* **Record set**
────────────────

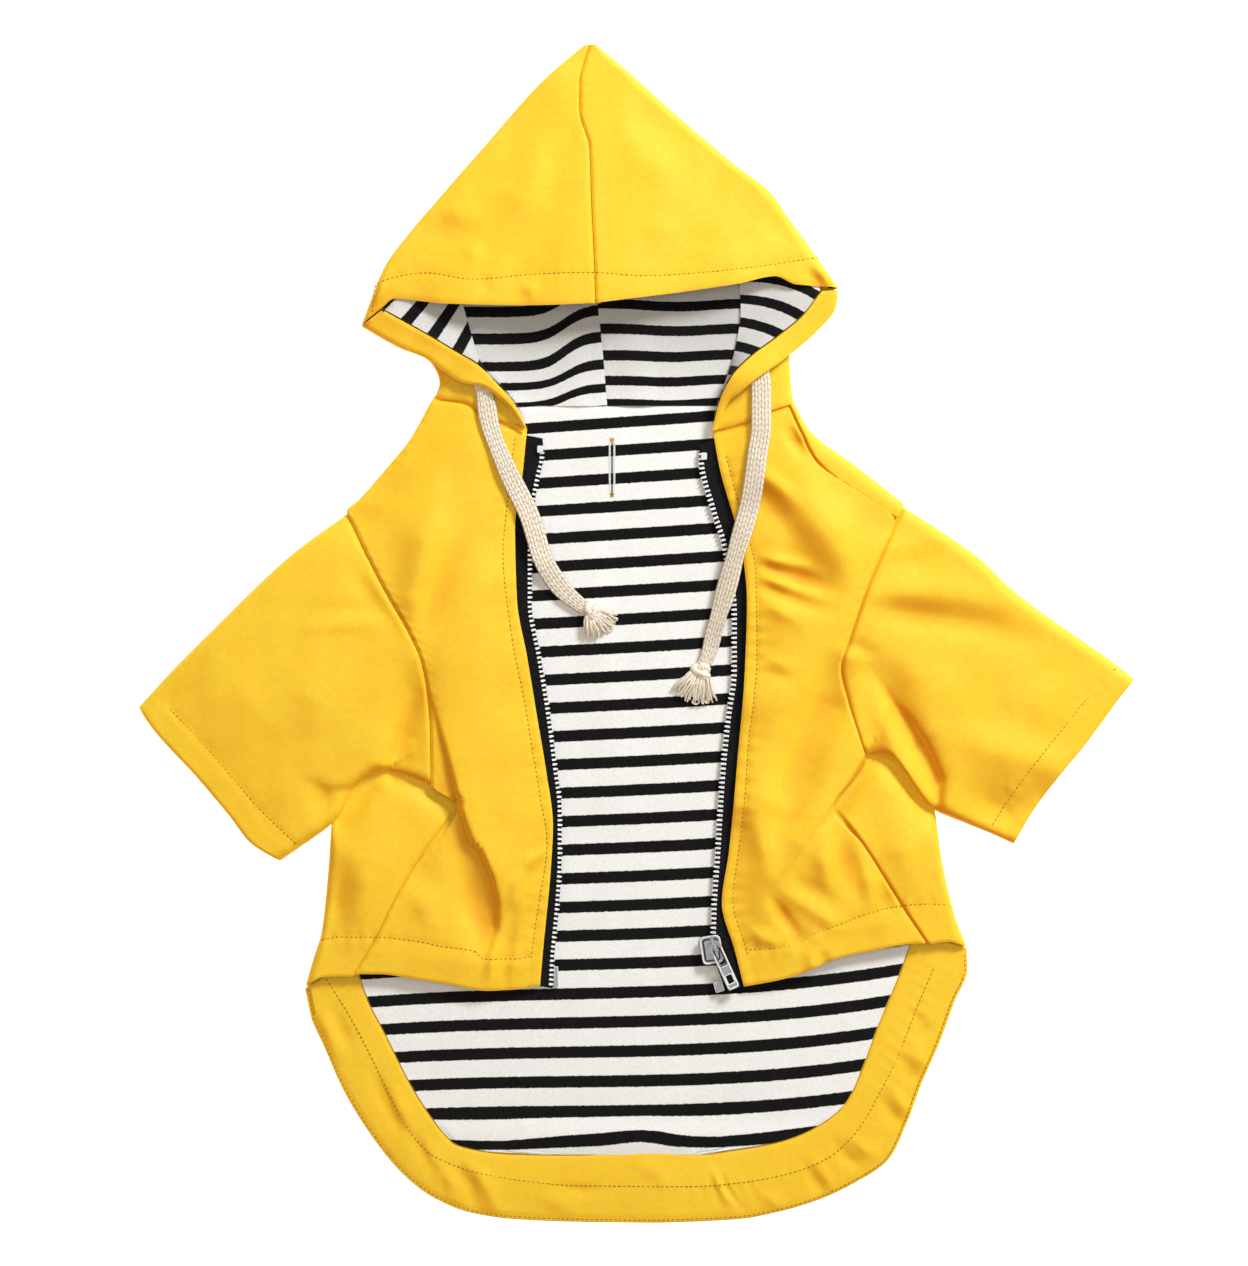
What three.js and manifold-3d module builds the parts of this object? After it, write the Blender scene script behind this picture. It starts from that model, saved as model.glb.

────────────────

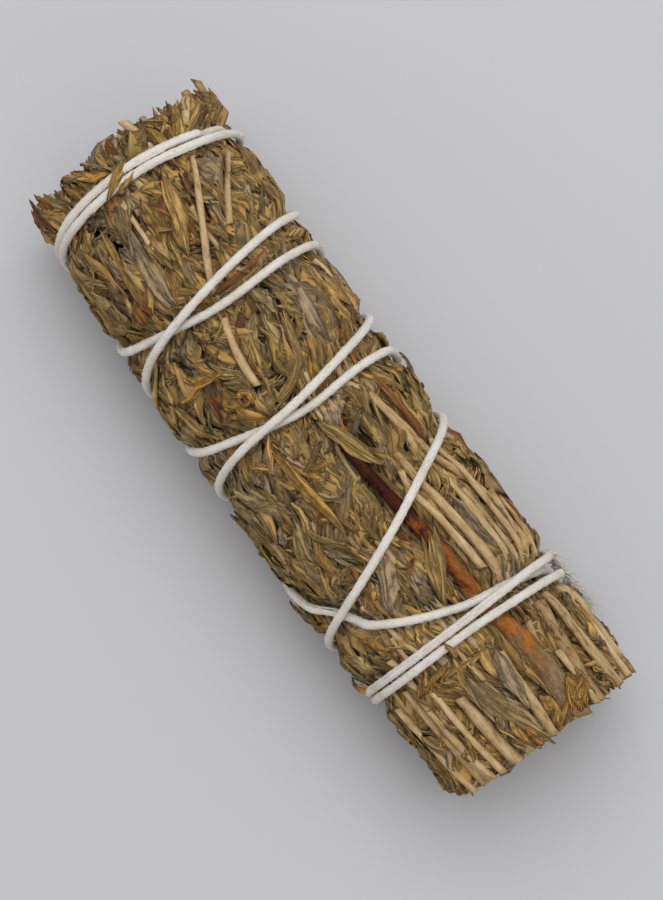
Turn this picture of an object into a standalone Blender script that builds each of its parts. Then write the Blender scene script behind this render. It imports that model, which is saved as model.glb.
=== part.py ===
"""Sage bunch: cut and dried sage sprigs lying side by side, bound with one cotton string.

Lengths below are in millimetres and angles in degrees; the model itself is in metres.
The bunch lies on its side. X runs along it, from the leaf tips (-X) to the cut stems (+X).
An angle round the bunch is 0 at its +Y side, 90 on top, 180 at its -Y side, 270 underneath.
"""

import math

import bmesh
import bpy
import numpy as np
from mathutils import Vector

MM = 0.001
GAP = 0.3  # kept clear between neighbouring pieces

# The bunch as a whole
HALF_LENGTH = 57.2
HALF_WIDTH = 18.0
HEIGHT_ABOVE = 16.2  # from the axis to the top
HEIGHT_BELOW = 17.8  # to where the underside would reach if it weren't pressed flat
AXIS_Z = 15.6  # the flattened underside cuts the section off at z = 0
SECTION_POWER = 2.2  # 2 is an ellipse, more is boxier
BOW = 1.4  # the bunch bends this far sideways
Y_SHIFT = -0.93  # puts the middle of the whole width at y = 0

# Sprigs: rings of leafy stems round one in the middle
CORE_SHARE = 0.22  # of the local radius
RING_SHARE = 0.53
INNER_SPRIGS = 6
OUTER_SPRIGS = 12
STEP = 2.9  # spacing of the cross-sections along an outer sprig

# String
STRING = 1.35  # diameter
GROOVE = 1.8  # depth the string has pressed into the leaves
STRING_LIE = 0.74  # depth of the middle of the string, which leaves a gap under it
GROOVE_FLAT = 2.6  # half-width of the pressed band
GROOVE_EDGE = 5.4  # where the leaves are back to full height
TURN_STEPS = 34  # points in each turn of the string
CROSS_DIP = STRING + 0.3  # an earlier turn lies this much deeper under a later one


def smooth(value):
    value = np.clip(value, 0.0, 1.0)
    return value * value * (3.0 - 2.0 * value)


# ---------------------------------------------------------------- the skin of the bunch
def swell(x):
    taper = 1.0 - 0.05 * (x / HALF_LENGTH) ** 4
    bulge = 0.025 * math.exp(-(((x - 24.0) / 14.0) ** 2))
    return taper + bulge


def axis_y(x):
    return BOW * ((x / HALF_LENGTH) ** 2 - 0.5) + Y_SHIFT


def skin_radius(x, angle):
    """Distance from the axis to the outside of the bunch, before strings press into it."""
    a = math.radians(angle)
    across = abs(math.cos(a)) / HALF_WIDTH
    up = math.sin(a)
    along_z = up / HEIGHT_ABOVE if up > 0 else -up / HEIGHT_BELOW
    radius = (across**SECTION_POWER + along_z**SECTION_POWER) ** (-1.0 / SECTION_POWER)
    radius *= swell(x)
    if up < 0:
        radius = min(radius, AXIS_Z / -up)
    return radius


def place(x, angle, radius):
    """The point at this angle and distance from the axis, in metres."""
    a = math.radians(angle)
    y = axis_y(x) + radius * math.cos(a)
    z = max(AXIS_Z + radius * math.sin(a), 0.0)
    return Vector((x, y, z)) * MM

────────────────

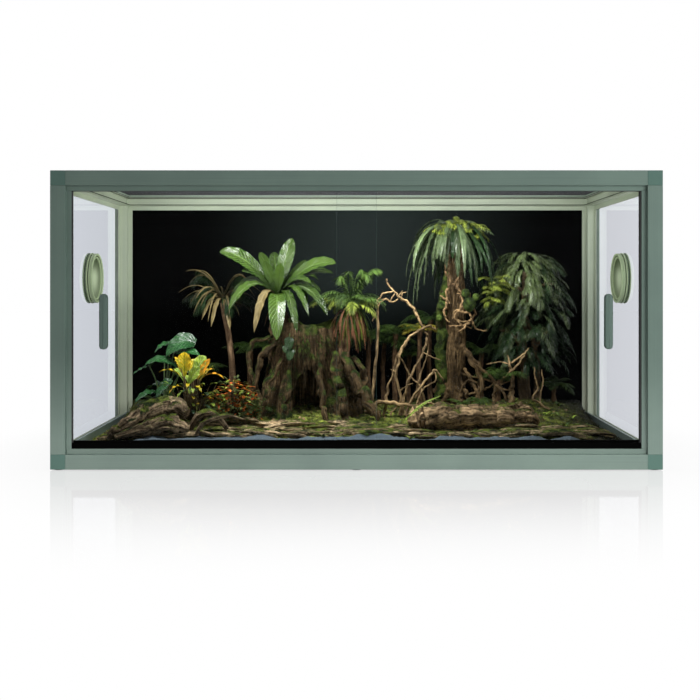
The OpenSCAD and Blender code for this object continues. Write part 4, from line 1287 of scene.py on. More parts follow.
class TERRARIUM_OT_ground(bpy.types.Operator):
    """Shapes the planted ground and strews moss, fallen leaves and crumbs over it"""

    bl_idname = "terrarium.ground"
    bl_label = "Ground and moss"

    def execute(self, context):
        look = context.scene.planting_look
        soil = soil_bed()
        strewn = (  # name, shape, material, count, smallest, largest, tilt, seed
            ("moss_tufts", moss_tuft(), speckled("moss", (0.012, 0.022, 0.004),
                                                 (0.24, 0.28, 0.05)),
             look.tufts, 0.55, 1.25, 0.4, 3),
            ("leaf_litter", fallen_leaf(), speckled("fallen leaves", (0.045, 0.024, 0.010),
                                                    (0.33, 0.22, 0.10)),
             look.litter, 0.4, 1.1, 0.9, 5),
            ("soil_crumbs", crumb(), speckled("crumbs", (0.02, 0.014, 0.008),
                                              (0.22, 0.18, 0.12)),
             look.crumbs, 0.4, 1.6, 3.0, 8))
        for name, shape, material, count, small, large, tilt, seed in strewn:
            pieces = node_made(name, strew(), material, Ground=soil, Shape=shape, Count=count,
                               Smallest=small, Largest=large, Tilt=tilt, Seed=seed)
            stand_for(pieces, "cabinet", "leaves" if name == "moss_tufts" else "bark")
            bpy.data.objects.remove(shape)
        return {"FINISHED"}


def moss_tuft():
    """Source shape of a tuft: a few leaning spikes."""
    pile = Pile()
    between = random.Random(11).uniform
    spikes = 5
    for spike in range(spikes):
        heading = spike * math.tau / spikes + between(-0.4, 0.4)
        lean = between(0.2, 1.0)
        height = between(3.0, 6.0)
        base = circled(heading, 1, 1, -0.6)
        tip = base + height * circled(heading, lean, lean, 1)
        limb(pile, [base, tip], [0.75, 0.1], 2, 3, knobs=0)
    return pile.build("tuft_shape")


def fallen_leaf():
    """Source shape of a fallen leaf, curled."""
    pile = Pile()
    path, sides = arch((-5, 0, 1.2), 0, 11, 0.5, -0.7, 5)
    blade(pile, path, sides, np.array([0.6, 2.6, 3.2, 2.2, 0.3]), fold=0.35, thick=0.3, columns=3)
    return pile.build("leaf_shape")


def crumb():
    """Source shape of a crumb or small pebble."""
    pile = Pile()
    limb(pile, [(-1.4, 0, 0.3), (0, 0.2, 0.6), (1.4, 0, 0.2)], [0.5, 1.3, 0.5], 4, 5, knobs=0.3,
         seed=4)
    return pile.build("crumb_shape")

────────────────

* **What the exercise asks**
Output exactly the lines of the material above from the one containing "Turn this picture" up to and including the one containing "one cotton string.".

* **Written answer**
Turn this picture of an object into a standalone Blender script that builds each of its parts. Then write the Blender scene script behind this render. It imports that model, which is saved as model.glb.
=== part.py ===
"""Sage bunch: cut and dried sage sprigs lying side by side, bound with one cotton string.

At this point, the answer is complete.